Restaurant information
- Established: 1960; 66 years ago
- Food type: Hamburgers, Pub Food
- Location: 1616 Second Avenue (on East 84th Street), Upper East Side, Manhattan, New York City, New York, 10028, United States
- Coordinates: 40°46′35″N 73°57′09″W﻿ / ﻿40.776401°N 73.952574°W
- Website: https://www.dorrians-nyc.com

= Dorrian's Red Hand Restaurant =

Dorrian's Red Hand, also known simply as Dorrian's, is a famed Irish-American bar located at 1616 Second Avenue at East 84th Street, on the Upper East Side of Manhattan, New York City, New York.

Started by Irish immigrant James "Red Dog" Dorrian in 1960 and operated by his son Jack, the popular hangout became a social pillar for preppy Upper East Side teenagers, college students, and young urban professionals.

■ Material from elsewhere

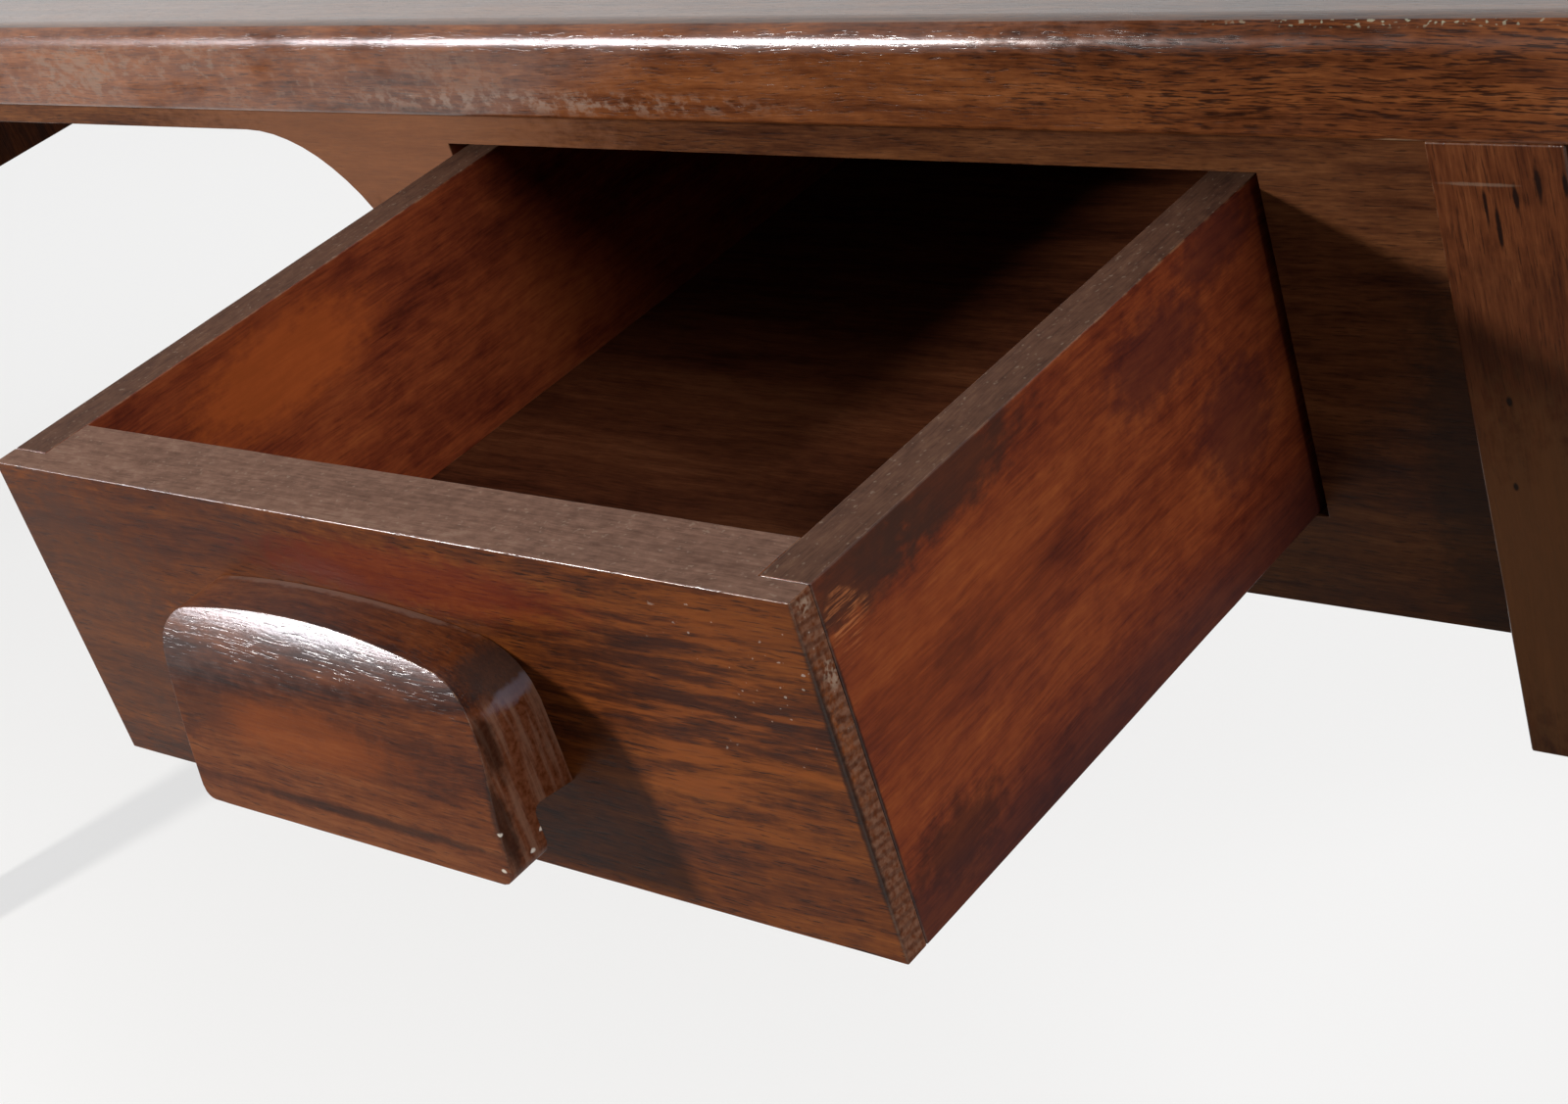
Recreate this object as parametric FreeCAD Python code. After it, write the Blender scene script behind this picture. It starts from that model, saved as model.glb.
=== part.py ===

It is known for its "old time" atmosphere and the chummy and clubby demeanor of its patrons.
Today, the bar is still family-owned and managed by Jack Dorrian's son, Jimmy. Dorrian's has expanded to a second location in Jersey City, New Jersey. Dorrian's Red Hand is a common hang out for the players of the New York Yankees.

Dorrian's has served as a filming location for U.S. Marshals, The Deli, and episodes of Gossip Girl, Gallery Girls, and "Fleishman Is In Trouble".